What needs to be done
Within the data that follows, set down exactly the lines from the one containing "obj.matrix_world = world" through the one containing "SHELF_Z = 0.712", both ends included.

Provided data
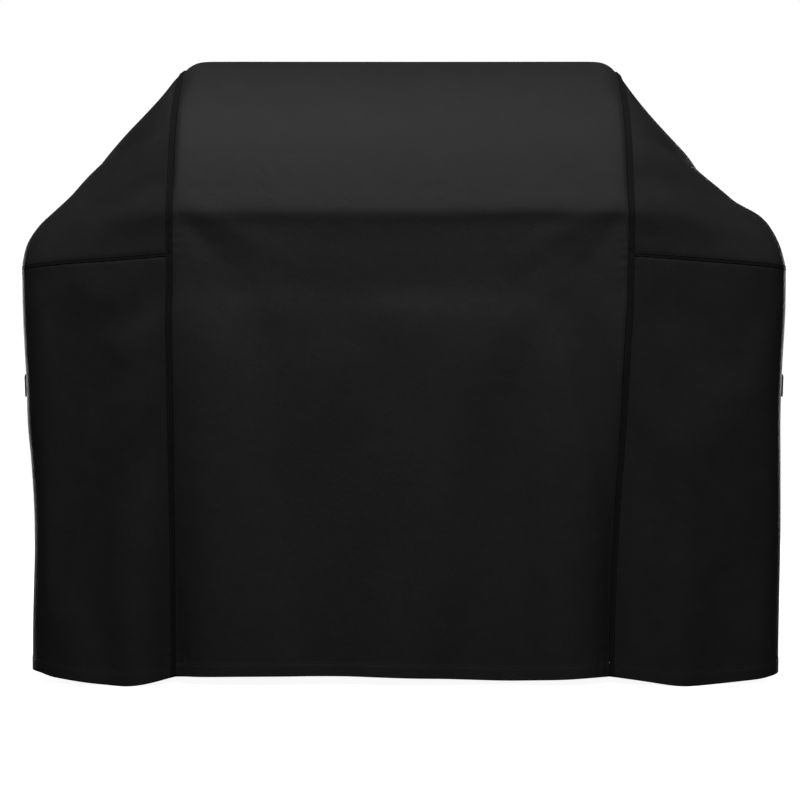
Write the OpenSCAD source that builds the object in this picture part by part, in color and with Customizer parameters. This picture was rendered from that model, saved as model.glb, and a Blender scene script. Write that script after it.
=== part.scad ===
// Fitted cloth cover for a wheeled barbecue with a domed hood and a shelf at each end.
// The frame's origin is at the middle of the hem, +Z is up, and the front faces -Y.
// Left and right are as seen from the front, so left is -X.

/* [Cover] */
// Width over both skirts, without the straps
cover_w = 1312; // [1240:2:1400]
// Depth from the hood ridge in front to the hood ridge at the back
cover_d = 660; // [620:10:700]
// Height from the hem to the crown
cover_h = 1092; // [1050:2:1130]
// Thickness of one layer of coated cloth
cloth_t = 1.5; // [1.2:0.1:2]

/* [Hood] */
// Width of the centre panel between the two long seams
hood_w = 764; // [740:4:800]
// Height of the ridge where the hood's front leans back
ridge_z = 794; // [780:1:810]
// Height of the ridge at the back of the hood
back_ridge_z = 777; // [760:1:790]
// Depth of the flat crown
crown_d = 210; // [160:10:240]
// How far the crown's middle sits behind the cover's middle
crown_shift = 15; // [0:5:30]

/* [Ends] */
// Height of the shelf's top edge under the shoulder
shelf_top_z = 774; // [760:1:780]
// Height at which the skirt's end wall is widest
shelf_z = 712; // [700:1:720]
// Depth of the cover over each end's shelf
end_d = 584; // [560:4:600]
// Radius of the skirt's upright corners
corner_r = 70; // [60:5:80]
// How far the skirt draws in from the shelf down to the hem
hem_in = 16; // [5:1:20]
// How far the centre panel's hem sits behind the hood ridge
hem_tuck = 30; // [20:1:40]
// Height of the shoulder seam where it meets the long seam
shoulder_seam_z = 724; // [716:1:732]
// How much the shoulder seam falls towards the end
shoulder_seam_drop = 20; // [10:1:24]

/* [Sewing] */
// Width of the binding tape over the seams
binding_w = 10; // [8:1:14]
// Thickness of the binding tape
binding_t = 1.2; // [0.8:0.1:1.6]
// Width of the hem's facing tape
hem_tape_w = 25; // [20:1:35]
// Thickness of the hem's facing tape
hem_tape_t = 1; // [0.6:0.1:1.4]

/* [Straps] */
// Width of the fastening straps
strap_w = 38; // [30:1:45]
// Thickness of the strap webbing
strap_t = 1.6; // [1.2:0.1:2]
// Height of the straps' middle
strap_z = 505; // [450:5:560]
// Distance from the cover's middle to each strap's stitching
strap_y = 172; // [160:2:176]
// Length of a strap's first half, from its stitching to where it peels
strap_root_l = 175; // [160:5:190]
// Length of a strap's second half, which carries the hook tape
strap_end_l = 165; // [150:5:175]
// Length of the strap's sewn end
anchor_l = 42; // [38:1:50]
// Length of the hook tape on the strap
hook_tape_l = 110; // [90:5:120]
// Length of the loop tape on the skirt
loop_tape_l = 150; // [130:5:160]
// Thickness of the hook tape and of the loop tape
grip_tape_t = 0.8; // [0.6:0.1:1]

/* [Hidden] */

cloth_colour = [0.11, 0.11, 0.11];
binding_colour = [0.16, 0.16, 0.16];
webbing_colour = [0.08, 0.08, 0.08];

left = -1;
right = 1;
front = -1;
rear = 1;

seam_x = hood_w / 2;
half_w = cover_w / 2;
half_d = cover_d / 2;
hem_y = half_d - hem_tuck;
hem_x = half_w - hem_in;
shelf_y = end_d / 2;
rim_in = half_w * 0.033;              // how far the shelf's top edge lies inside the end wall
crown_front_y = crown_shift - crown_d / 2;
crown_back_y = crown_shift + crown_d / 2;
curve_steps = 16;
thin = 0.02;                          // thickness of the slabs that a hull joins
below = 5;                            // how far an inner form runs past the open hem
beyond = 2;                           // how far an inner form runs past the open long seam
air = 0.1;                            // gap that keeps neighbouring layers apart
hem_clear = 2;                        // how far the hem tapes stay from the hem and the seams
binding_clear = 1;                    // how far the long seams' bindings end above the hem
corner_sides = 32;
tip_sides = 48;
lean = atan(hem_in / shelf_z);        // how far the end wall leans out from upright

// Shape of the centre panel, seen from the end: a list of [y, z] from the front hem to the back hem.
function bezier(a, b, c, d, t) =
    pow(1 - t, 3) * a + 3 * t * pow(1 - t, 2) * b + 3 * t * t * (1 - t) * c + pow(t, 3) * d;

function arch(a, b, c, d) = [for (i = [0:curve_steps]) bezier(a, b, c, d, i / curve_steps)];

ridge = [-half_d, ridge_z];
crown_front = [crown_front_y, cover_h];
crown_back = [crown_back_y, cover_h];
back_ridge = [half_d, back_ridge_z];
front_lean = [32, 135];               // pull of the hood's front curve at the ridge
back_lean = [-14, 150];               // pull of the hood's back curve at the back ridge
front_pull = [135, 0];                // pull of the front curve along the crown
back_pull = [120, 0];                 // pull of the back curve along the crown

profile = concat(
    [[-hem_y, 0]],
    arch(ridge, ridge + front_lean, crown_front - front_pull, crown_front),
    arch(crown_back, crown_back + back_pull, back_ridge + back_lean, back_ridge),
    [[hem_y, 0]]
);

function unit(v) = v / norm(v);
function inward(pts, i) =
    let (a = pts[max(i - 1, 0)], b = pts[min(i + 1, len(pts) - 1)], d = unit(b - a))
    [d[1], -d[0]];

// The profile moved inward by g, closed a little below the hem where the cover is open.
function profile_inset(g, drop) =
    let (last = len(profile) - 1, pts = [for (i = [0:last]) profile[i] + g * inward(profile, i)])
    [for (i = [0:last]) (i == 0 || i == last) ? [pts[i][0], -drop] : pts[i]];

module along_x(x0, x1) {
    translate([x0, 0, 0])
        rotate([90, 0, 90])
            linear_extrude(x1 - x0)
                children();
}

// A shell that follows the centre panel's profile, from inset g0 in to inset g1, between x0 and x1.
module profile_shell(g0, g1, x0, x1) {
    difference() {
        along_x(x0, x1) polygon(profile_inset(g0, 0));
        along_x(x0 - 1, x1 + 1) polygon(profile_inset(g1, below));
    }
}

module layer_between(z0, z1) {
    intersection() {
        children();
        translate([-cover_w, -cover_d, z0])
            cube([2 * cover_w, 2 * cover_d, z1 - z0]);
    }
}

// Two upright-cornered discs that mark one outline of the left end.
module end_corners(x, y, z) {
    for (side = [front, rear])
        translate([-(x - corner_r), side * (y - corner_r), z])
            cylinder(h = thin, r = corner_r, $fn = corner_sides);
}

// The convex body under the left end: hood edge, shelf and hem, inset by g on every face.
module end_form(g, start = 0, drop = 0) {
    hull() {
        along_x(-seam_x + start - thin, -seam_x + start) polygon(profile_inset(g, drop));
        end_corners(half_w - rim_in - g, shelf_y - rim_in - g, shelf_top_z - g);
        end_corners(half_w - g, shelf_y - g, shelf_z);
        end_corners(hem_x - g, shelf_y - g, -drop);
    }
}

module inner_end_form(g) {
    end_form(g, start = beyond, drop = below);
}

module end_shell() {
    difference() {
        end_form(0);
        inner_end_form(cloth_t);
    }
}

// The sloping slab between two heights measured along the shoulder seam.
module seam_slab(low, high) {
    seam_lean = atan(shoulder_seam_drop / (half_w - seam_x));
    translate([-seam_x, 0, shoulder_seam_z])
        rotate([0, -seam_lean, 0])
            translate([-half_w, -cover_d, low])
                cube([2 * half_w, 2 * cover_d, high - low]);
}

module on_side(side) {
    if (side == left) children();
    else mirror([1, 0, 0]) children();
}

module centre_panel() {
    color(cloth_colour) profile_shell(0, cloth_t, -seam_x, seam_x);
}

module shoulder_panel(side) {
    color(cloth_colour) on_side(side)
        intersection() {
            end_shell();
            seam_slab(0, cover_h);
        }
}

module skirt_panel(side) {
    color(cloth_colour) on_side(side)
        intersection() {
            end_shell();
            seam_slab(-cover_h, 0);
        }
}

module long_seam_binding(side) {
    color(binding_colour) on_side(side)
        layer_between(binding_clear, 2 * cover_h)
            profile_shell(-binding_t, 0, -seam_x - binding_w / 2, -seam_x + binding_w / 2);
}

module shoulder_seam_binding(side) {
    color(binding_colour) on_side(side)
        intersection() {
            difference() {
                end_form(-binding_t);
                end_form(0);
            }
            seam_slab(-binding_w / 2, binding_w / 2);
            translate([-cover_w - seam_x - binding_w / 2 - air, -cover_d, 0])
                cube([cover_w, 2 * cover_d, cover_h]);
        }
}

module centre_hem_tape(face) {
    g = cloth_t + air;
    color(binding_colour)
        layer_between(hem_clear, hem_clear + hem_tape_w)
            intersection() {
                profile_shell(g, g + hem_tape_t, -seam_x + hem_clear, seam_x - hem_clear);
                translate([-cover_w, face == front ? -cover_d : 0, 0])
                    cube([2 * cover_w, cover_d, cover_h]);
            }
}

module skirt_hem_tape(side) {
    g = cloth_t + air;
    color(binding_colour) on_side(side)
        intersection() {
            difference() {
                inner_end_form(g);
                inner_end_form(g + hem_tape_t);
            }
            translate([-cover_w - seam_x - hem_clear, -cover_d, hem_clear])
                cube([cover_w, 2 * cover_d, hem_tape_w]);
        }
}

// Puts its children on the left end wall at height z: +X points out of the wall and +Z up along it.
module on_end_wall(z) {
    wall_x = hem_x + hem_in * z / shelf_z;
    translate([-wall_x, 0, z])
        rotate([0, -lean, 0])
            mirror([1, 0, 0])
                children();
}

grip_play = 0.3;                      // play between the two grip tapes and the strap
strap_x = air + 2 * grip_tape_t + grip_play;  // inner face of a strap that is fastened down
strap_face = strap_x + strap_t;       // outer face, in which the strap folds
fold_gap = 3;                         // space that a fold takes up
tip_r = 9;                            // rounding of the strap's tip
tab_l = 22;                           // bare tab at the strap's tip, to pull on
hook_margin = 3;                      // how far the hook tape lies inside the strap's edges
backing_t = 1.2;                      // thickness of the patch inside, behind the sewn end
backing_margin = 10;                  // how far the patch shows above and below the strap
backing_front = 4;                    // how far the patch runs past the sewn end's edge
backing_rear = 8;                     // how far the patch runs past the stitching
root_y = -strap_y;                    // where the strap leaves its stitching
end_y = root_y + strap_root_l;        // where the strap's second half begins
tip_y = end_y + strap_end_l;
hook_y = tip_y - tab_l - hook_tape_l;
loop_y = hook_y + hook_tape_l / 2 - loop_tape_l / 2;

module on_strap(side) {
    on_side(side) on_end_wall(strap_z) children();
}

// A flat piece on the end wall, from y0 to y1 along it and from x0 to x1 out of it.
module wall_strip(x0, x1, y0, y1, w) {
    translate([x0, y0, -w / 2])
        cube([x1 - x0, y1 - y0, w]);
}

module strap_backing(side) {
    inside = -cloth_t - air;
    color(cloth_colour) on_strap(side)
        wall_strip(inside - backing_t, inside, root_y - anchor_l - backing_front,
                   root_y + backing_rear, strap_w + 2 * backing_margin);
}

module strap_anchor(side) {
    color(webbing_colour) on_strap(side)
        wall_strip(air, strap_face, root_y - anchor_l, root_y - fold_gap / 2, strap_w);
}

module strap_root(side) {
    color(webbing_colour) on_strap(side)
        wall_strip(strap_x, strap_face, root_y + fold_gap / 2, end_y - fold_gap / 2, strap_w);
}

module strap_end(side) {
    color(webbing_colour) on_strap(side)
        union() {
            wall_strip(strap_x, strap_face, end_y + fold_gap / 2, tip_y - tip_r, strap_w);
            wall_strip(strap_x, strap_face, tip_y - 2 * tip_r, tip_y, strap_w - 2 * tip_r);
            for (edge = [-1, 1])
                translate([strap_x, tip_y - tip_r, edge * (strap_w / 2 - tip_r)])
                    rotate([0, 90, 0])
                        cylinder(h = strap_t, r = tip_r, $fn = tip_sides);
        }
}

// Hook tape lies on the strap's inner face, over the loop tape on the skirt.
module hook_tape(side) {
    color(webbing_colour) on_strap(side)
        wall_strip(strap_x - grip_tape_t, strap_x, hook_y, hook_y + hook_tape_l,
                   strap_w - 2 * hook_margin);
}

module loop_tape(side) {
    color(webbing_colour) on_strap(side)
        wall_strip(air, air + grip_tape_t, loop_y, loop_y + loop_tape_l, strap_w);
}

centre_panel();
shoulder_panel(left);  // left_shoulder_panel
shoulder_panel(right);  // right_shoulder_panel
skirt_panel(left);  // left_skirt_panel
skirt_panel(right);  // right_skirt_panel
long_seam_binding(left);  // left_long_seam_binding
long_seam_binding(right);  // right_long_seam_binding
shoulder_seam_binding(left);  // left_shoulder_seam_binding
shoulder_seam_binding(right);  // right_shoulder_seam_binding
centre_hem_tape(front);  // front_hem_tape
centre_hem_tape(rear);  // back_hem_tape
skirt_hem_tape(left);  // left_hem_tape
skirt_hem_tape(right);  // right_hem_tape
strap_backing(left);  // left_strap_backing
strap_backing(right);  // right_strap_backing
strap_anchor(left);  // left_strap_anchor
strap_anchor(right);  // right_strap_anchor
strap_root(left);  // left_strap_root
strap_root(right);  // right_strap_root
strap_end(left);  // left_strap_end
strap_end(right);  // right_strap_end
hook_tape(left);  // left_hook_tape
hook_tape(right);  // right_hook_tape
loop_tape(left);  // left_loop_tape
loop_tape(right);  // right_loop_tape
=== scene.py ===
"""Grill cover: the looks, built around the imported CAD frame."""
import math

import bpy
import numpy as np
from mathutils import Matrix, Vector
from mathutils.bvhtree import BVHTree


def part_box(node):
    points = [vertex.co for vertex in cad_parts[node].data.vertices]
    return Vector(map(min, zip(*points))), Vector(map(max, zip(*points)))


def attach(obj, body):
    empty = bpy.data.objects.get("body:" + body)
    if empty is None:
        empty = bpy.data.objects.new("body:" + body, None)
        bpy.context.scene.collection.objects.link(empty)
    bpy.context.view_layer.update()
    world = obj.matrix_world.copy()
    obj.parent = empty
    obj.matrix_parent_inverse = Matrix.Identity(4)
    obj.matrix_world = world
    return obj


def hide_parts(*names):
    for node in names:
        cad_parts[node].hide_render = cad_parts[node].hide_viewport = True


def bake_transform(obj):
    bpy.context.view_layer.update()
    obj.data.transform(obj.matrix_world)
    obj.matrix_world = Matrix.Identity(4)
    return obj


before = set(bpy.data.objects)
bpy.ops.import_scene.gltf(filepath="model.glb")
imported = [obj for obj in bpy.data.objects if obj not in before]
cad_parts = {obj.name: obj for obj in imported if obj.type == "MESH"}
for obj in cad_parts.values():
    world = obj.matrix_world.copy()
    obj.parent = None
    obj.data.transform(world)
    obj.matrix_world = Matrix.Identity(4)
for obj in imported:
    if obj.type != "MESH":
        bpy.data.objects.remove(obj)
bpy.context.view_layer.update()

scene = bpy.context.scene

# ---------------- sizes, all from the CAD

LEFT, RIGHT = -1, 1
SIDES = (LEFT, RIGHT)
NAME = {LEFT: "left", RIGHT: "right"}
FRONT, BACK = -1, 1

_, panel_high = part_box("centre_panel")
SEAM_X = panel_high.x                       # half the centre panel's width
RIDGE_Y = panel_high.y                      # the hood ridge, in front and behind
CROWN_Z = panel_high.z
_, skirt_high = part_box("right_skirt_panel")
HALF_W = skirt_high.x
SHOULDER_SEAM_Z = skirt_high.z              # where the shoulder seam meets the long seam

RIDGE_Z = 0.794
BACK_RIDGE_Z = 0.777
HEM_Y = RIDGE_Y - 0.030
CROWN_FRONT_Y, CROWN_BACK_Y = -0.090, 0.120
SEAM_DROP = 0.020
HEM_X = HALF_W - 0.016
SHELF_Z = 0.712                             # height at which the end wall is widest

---

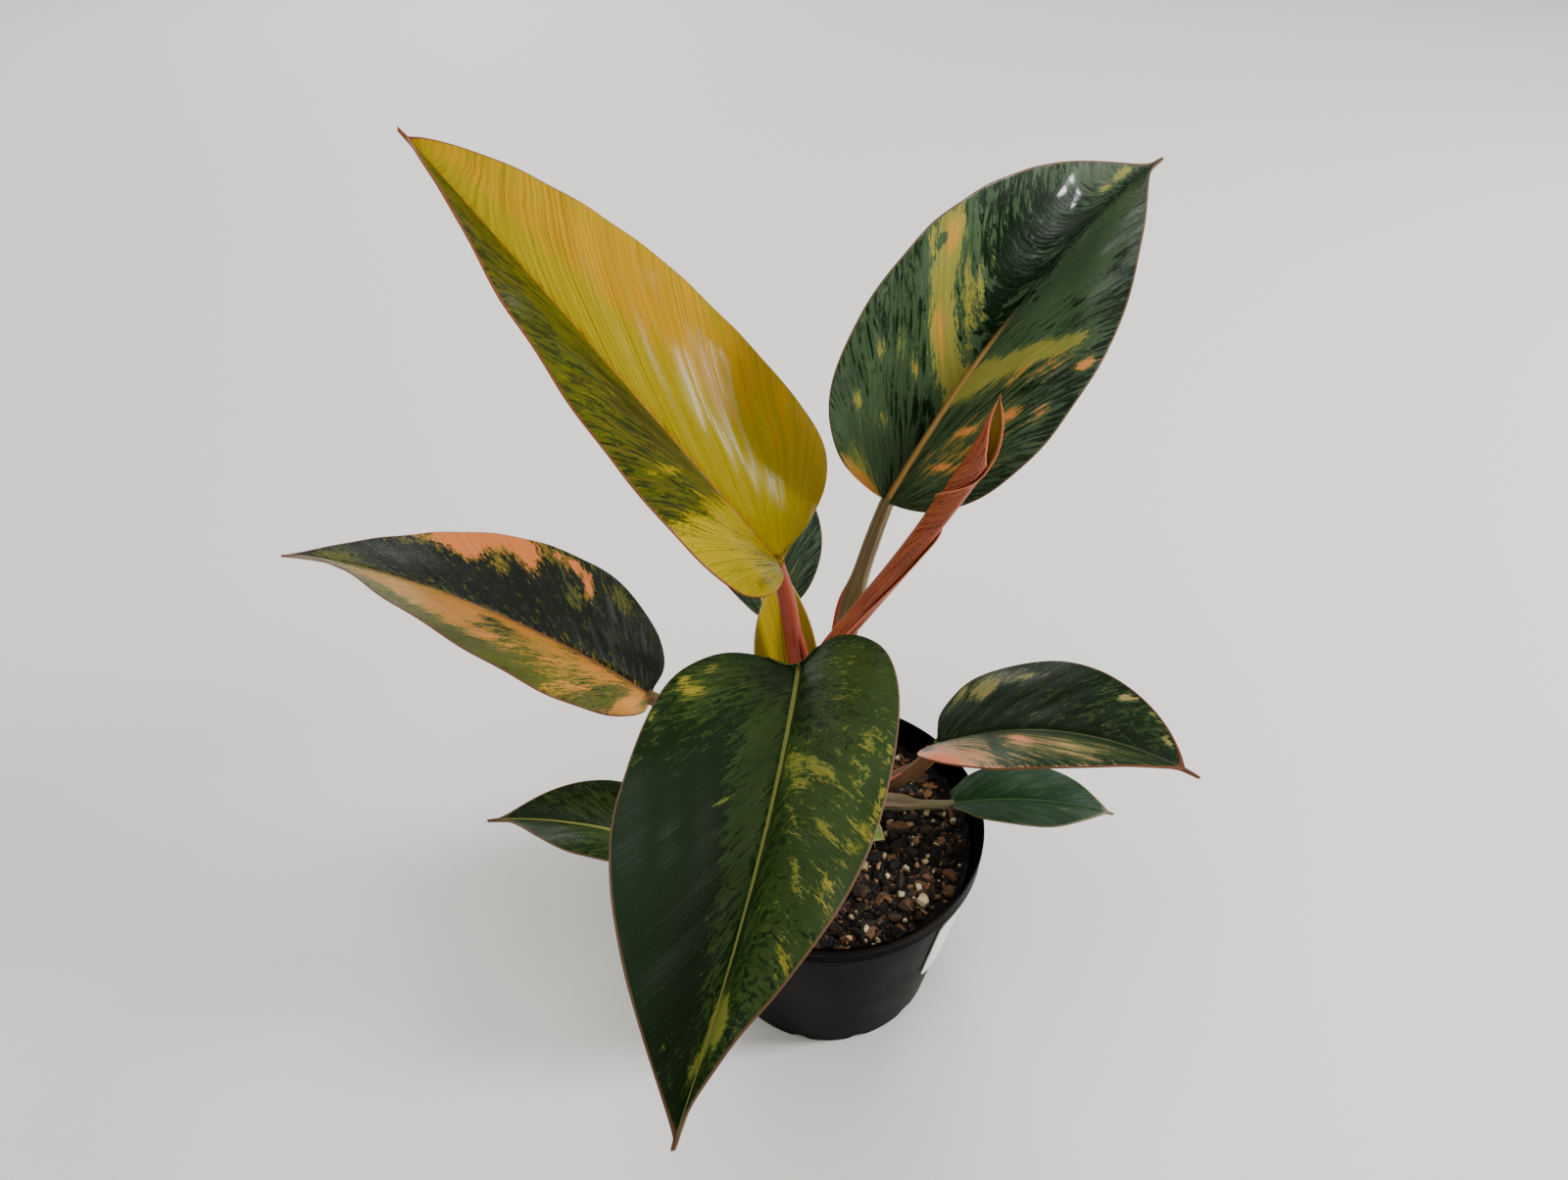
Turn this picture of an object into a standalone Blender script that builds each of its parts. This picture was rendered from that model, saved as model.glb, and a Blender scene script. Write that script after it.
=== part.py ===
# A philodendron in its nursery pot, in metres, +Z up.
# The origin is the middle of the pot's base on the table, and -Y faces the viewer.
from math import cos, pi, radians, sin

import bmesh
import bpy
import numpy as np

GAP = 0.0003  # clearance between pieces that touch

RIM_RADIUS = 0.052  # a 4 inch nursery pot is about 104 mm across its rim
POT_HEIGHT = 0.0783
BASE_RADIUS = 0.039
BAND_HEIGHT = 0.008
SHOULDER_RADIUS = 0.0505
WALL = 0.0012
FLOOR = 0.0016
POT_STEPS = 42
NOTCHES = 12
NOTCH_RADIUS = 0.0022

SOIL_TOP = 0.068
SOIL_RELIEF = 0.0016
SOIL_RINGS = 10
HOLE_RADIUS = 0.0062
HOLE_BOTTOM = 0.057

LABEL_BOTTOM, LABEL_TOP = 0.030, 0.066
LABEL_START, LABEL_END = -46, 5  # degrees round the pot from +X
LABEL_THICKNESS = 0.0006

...

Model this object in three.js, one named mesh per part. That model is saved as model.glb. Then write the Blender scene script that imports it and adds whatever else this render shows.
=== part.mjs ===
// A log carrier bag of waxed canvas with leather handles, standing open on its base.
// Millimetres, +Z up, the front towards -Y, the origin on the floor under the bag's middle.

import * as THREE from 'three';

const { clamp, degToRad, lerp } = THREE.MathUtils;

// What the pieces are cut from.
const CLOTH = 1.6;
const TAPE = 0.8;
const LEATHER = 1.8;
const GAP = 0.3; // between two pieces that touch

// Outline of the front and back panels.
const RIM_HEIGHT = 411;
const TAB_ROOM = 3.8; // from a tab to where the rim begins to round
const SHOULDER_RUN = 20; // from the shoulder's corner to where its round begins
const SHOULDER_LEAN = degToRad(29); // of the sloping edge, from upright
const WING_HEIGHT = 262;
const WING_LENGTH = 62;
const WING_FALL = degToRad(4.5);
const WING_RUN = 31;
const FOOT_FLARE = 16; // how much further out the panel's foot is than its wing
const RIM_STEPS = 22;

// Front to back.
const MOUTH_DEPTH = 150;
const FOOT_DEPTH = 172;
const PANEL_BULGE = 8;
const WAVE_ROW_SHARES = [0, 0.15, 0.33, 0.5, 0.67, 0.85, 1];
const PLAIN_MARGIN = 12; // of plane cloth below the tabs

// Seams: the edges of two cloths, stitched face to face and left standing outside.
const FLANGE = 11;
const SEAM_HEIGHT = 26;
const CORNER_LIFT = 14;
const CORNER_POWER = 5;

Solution
    obj.matrix_world = world
    return obj


def hide_parts(*names):
    for node in names:
        cad_parts[node].hide_render = cad_parts[node].hide_viewport = True


def bake_transform(obj):
    bpy.context.view_layer.update()
    obj.data.transform(obj.matrix_world)
    obj.matrix_world = Matrix.Identity(4)
    return obj


before = set(bpy.data.objects)
bpy.ops.import_scene.gltf(filepath="model.glb")
imported = [obj for obj in bpy.data.objects if obj not in before]
cad_parts = {obj.name: obj for obj in imported if obj.type == "MESH"}
for obj in cad_parts.values():
    world = obj.matrix_world.copy()
    obj.parent = None
    obj.data.transform(world)
    obj.matrix_world = Matrix.Identity(4)
for obj in imported:
    if obj.type != "MESH":
        bpy.data.objects.remove(obj)
bpy.context.view_layer.update()

scene = bpy.context.scene

# ---------------- sizes, all from the CAD

LEFT, RIGHT = -1, 1
SIDES = (LEFT, RIGHT)
NAME = {LEFT: "left", RIGHT: "right"}
FRONT, BACK = -1, 1

_, panel_high = part_box("centre_panel")
SEAM_X = panel_high.x                       # half the centre panel's width
RIDGE_Y = panel_high.y                      # the hood ridge, in front and behind
CROWN_Z = panel_high.z
_, skirt_high = part_box("right_skirt_panel")
HALF_W = skirt_high.x
SHOULDER_SEAM_Z = skirt_high.z              # where the shoulder seam meets the long seam

RIDGE_Z = 0.794
BACK_RIDGE_Z = 0.777
HEM_Y = RIDGE_Y - 0.030
CROWN_FRONT_Y, CROWN_BACK_Y = -0.090, 0.120
SEAM_DROP = 0.020
HEM_X = HALF_W - 0.016
SHELF_Z = 0.712                             # height at which the end wall is widest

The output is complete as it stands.